Third, and most importantly, the age rating doesn't change the game. A PEGI 16 sticker doesn't remove the loot box. It doesn't cap spending. It doesn't require odds disclosure. It doesn't do anything except shift the burden entirely onto parents — many of whom don't understand what a loot box is, let alone why it's harmful.

What Loot Boxes Actually Are

Let's stop using sanitized industry language. A loot box is a slot machine embedded in a video game. You pay money. You get a random reward. The reward might be worthless. The system is deliberately designed to exploit variable-ratio reinforcement — the same psychological mechanism that makes gambling addictive.

The game industry has spent billions perfecting these systems. They employ behavioral psychologists. They A/B test reward schedules. They design "near miss" experiences. They create artificial scarcity and social pressure.

And PEGI's response to this sophisticated, deliberate exploitation is… a number on a box.

It's like responding to a contaminated water supply by putting up a sign that says "Adults Only."

The Countries Getting It Right

While PEGI shuffles deck chairs, some countries have actually done something meaningful.

Belgium banned loot boxes outright in 2018, classifying them as gambling under existing law.

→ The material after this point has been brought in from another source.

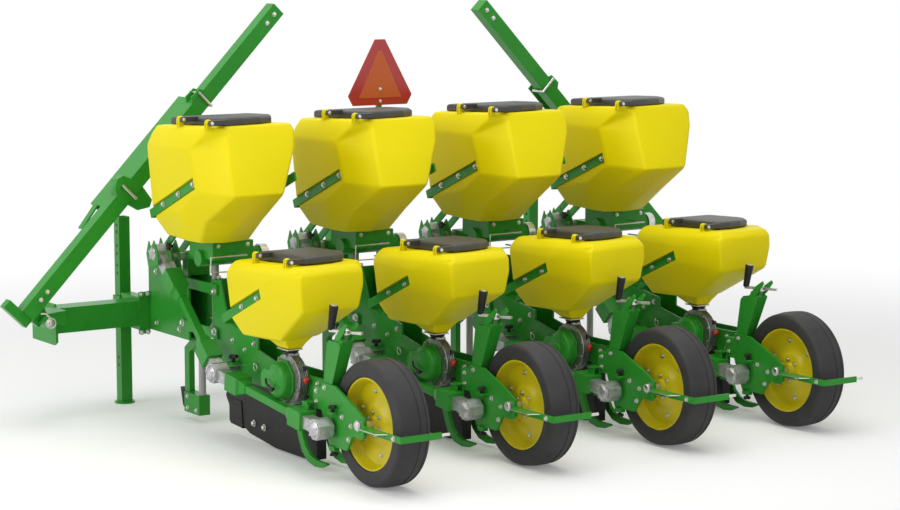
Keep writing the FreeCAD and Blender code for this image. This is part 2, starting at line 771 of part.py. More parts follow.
def make_cranks():
    screw = new_body("depth_cranks")
    end = [1.16 * top - 0.16 * foot for top, foot in zip(column_top, column_foot)]
    side_bar(screw, ROW - 80, 20, column_top, end, 20)
    top_pad(screw, 662, 12, box(-86, -8, 86, 8), at=(ROW - 70, 184), turn=115)
    four_rows(screw)
    grip = new_body("crank_grips")
    top_pad(grip, 674, 112, (ROW - 70 - 33, 184 + 70, 14))
    four_rows(grip)


def make_tubes():
    tube = new_body("fertiliser_tubes")
    path = new_sketch(tube, "YZ", (0, 0, ROW), [])
    stations = [(1530, link_top + 150), (1530, 520), (1680, 400), (1680, 140)]
    for i in range(3):
        u0, v0 = stations[i]
        u1, v1 = stations[i + 1]
        path.addGeometry(Part.LineSegment(FreeCAD.Vector(value(u0), value(v0), 0),
                                          FreeCAD.Vector(value(u1), value(v1), 0)))
        fix(path, "DistanceX", -1, 1, i, 1, u0)
        fix(path, "DistanceY", -1, 1, i, 1, v0)
        if i:
            path.addConstraint(Sketcher.Constraint("Coincident", i - 1, 2, i, 1))
    fix(path, "DistanceX", -1, 1, 2, 2, stations[3][0])
    fix(path, "DistanceY", -1, 1, 2, 2, stations[3][1])
    ring = new_sketch(tube, "XY", (0, 0, link_top + 150), [(ROW, 1530, 18)])
    pipe = tube.newObject("PartDesign::AdditivePipe", "tube_pipe")
    pipe.Profile = ring
    pipe.Spine = path
    pipe.Transition = "Right corner"
    tube.Tip = pipe
    four_rows(tube)


def make_emblem():
    """Slow-moving-vehicle sign on its post: a triangle with cut corners."""
    post = new_body("emblem_post")
    rear_pad(post, BAR_REAR, 24, box(sign_x - 12, BAR_LOW, sign_x + 12, sign_z + 60))
    sign = new_body("slow_vehicle_emblem")
    w = sign_w / 2
    rear_pad(sign, BAR_REAR - 24, 4, [(sign_x - w + 30, sign_z), (sign_x + w - 30, sign_z),
                                      (sign_x + w, sign_z + 52), (sign_x + 32, sign_z + sign_h),
                                      (sign_x - 32, sign_z + sign_h), (sign_x - w, sign_z + 52)])


make_toolbar()
make_hitch()
make_markers()
make_stands()
make_emblem()
make_row_frames()
make_wheel_arms()
for wheel in (1, 2, 3, 4):
    make_wheel(wheel)
make_ground_tools()
make_fert_hoppers()
make_seed_hoppers()
make_lids()
make_supports()
make_drives()
make_cranks()
make_tubes()
doc.recompute()

# ---------------------------------------------------------------- checks and export
for item in doc.Objects:
    if "Invalid" in item.State or "Error" in item.State:
        raise RuntimeError("%s failed: %s" % (item.Name, item.State))
os.makedirs("parts", exist_ok=True)
for body in sub_parts:
    if body.Shape.isNull() or not body.Shape.isValid():
        raise RuntimeError(body.Label + " has no valid shape")
    body.Shape.exportStep("parts/%s.step" % body.Label)
total = Part.makeCompound([body.Shape for body in sub_parts]).BoundBox
print("box", [round(item, 2) for item in (total.XMin, total.XMax, total.YMin, total.YMax, total.ZMin, total.ZMax)])
print(len(sub_parts), "parts")
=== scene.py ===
"""Looks of the four-row planter: shells, tyres, small fittings, finishes, floor, lights and camera."""

import json
import math

import bmesh
import bpy
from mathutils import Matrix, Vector


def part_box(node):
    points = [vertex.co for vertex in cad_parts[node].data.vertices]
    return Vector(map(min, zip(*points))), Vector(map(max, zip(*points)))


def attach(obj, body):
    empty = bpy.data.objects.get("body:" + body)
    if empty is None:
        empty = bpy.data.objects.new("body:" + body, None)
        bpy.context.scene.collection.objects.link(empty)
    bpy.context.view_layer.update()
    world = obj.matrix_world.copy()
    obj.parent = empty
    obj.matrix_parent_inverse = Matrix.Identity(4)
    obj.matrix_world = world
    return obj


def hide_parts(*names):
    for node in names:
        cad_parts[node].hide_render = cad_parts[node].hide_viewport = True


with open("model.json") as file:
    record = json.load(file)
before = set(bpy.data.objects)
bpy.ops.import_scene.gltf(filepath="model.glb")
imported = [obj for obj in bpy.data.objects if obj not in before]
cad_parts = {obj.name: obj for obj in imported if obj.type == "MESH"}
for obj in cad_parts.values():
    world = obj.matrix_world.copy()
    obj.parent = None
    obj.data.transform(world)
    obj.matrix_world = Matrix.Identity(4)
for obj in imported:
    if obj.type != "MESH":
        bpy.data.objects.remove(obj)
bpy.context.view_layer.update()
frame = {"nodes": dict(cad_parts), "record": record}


# ---------------------------------------------------------------- places and directions
def middle(node):
    """Centre of a node's box."""
    low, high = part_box(node)
    return (Vector(low) + Vector(high)) / 2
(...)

EA fought it, eventually pulled FIFA Ultimate Team's loot box system from the Belgian market, and life went on. The sky didn't fall. Games still got made. Publishers still turned profits.

The Netherlands initially followed Belgium's lead, though the legal battle has been more complex.

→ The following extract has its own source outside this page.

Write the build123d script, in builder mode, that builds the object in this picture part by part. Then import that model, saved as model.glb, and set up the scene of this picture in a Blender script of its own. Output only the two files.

Australia has been increasingly aggressive, with parliamentary inquiries repeatedly recommending legislative action. Their 2024 report was blunt: loot boxes cause measurable harm to young people.

Meanwhile, the UK — despite commissioning multiple reports and receiving overwhelming evidence — has chosen to let a voluntary, industry-funded organization handle it with age ratings.

Follow the Money

PEGI is funded by the Interactive Software Federation of Europe (ISFE), which is the trade body representing the very publishers who profit from loot boxes. EA, Ubisoft, and their peers don't just comply with PEGI; they fund it.

This is the equivalent of letting tobacco companies design their own warning labels.

And the numbers are staggering. EA alone generates roughly $5 billion annually from "live services and other" — their euphemism for microtransactions and loot boxes. That's the revenue stream that PEGI 16 is supposedly threatening.

Spoiler: it isn't.

What Would Actually Work

If we're serious about protecting players from predatory monetization:

  1. Mandatory odds disclosure. Every loot box should legally display exact probabilities. China and Japan already require this.
  2. Spending caps. Hard legal limits on randomized purchases within a given period.
  3. Classification as gambling. If a mechanic involves paying real money for a random outcome of variable value, regulate it under gambling law.
  4. Separation of earned and purchased randomization. The moment real money enters, it's a transaction that should be transparent.
  5. Retroactive application. Regulations must apply to existing games. Grandfathering the worst offenders makes the exercise pointless.

The Industry's Playbook

Here's what happens next (because it happens every time):

  • Publishers will publicly welcome the new ratings and frame them as proof self-regulation works.
  • Nothing will change. Children will continue to play. Money will continue to flow.
  • When pushed for more, the industry will point to PEGI's changes as a shield against actual regulation.
  • Meanwhile, the mechanics will evolve. If "paid random items" trigger a PEGI 16, publishers will find new monetization that falls outside the definition.

The Bottom Line

PEGI's new ratings aren't a step in the right direction. They're a performance of progress that serves the industry more than it serves players. They allow publishers to claim accountability while changing nothing meaningful. They put the burden on parents. And they arrive years too late.

The real story here isn't that loot boxes are getting a PEGI 16 rating. It's that in 2026, after years of research and overwhelming evidence of harm, the best Europe can muster is a number on a box.

Gaming deserves better. Players deserve better. And until regulators stop letting the industry write its own rules, a PEGI rating is just a sticker on a slot machine.